O’Reilly yelled, “Kitty. Kinky. There’s been an accident. Stay with the car.” Kitty would have the wit to pull the car over to the verge. “Come on, Barry.” O’Reilly marched straight to the little crowd. Time to use the voice that could be heard over a gale when he’d served on the battleship HMS
Warspite.
“We’re doctors. Let us through.”

Ruddy-cheeked country faces turned. Murmuring people shuffled aside and a path opened.

A motorbike lay on the road, an exclamation mark at the end of two long black scrawls of rubber. The engine ticked and the stink of oil and burnt tyre hung over the smell of ploughed earth from a field and the almond scent of whin flowers.

A middle-aged woman knelt beside the rider. The victim’s head was turned away from O’Reilly, but there could only be one owner of that red thatch. A duncher lay a few yards away. It irritated O’Reilly that Ulstermen wouldn’t wear crash helmets but favoured cloth caps, worn with the peak at the back.

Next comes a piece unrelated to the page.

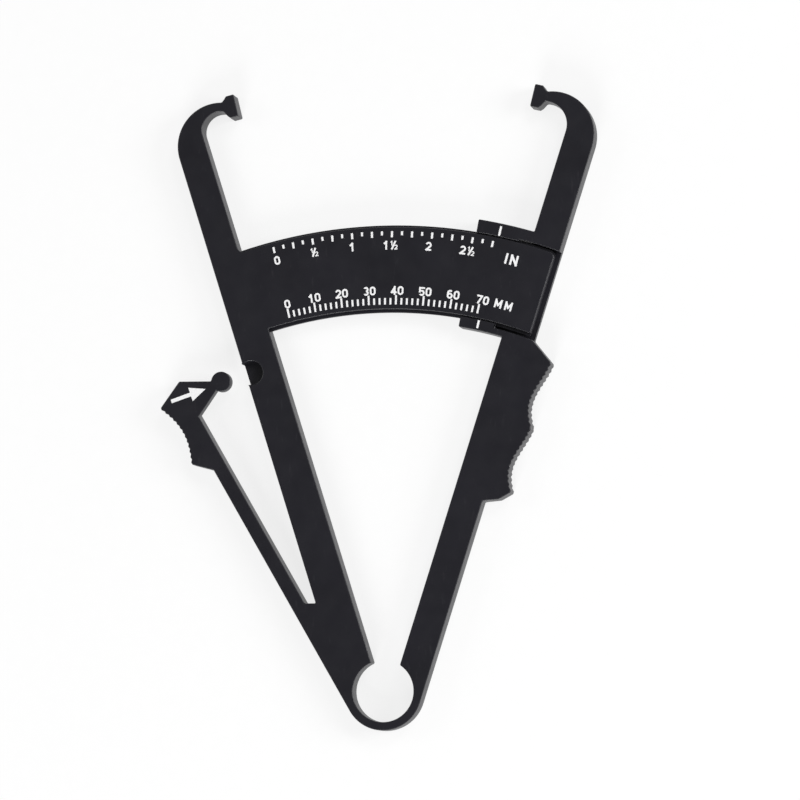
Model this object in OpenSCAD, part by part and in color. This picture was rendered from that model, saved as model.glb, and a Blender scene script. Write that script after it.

He knelt beside the woman and set his bag on the ground. “He’s unconscious, he’s breathing regular, his airway’s clear, his pulse is eighty and regular, and he’s not bleeding. There don’t seem to be any bones broken,” she said, and added, “I’m a first-aider, you know.”

“Thank you, Mrs.?”

“Meehan. Rosie Meehan.”

O’Reilly smiled at her. “Donal? Donal?” he said gently. Fifteen minutes ago he’d seen Ballybucklebo’s arch schemer, Donal Donnelly, riding the motorbike from the car park.